Raed Ahmed, Ph.D. – Al-Iraqia University
Introduction:
It might be clear to most people that individuals leave their countries and seek a better life in other countries, which usually happens for many reasons. Some of them are related to security conditions—e.g., wars and instability—high rates of unemployment, and family unification—e.g., marriage. This type of movement is called emigration. Although it has negative effects on the sending countries, such as what is called “brain drain,” it also carries some benefits at the individual and the institutional levels, especially for the countries that suffer from high rates of unemployment and chronic weak economies. In this situation, the governments sometimes prepare a segment of their citizens—usually low-skilled people—to emigrate through vocational training. “Exporting” those people to their destinations requires pre-established agreements with those destinations that lack such labor. That process avoids both sides of the agreement and the problems of irregular migration and supports both economies in different ways.

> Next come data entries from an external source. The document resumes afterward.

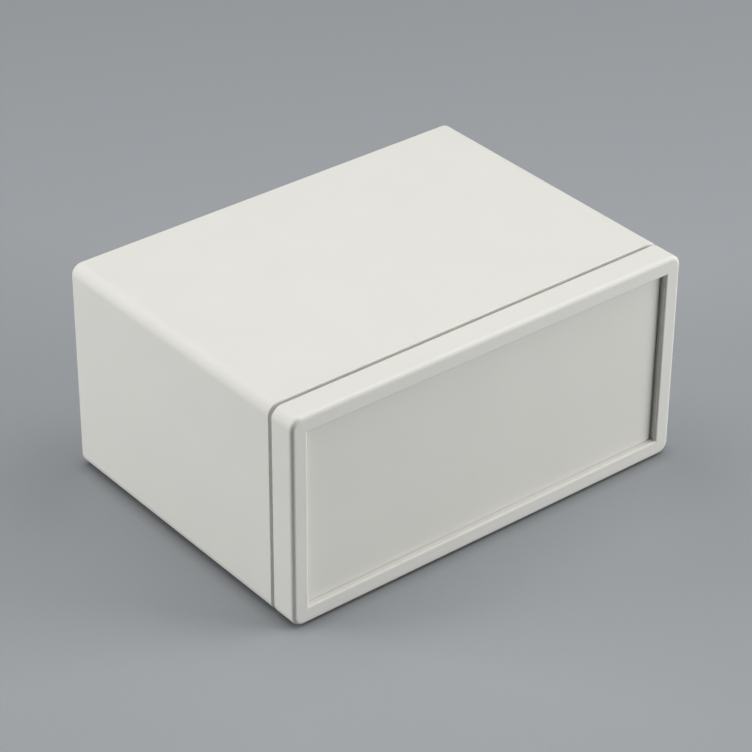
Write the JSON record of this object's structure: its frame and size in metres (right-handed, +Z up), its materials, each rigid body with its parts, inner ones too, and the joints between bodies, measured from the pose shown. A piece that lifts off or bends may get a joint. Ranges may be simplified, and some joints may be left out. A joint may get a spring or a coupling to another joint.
{
  "type": "plastic project box",
  "caption": "Desk-top plastic project box: sleeve housing, shadow-gap front frame with a recessed push-in panel, screwed rear panel, card guides and board bosses inside.",
  "frame": {"origin": "middle of the footprint, on the surface the box stands on", "axes": "+X to the right along the front, +Y from the front panel to the rear panel, +Z up"},
  "size_m": [0.15, 0.11, 0.0725],
  "materials": {
    "case_plastic": "fine satin moulded texture, warm off-white",
    "panel_plastic": "fine satin sheet, warm off-white",
    "zinc_steel": "bright zinc plate",
    "brass": "turned and knurled brass"
  },
  "bodies": {
    "case": {"housing": "case_plastic", "front_frame": "case_plastic", "rear_panel": "panel_plastic", "frame_screw_1": "zinc_steel", "frame_screw_2": "zinc_steel", "frame_screw_3": "zinc_steel", "frame_screw_4": "zinc_steel", "rear_screw_1": "zinc_steel", "rear_screw_2": "zinc_steel", "rear_screw_3": "zinc_steel", "rear_screw_4": "zinc_steel", "frame_insert_1": "brass", "frame_insert_2": "brass", "frame_insert_3": "brass", "frame_insert_4": "brass", "rear_insert_1": "brass", "rear_insert_2": "brass", "rear_insert_3": "brass", "rear_insert_4": "brass", "board_insert_1": "brass", "board_insert_2": "brass", "board_insert_3": "brass", "board_insert_4": "brass"},
    "panel": {"front_panel": "panel_plastic"}
  },
  "joints": [
    {"name": "panel_pull", "type": "slide", "parent": "case", "child": "panel", "axis": [0, -1, 0], "range_m": [0, 0.03]}
  ]
}
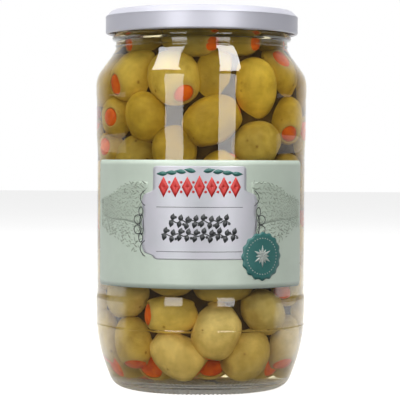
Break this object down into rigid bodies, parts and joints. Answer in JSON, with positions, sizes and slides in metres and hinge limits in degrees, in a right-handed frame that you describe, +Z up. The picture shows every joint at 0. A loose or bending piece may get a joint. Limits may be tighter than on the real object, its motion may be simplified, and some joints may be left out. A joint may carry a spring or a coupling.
{
  "type": "jar of stuffed olives",
  "caption": "Shut round glass jar of green olives stuffed with red pepper, with a twist-off metal lid and a plain pale green front label.",
  "frame": {"origin": "centre of the jar's base, on the surface that it stands on", "axes": "+Z up along the jar's axis, the middle of the label faces -Y"},
  "size_m": [0.0926, 0.0926, 0.165],
  "materials": {
    "clear_glass": "clear soda-lime container glass",
    "painted_tinplate": "silver lacquer, semi-gloss",
    "label_paper": "coated paper, satin, pale mint",
    "olive_flesh": "cured green olive skin, wet"
  },
  "bodies": {
    "root": {"jar_glass": "clear_glass", "lid": "painted_tinplate", "label": "label_paper", "olives": "olive_flesh"}
  },
  "joints": []
}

The Theory and Its Implications:
The migration theory refers to the process in which people move from one country to another one or within the country. Regarding the first type, people sometimes are forced to seek safe havens due to the conditions of instability in their home countries, such as wars, domestic violence, and civil war. Also, weak economies force people to seek a better life in rich countries, whether those countries are in the same region or in another continent. For example, during the so-called Arab Spring of 2011, there was a massive and uncontrolled wave of migrants who reached Europe through Turkey of the Mediterranean. As a result, millions of people from Asia and Africa landed mostly in Italy, Spain, and Greece. Also, in 2019, there were hundreds of thousands of people marched from poor Latin American countries toward the United States of America—later that wave was controlled by Mexico due to the regulations of the 1996 agreement with the US.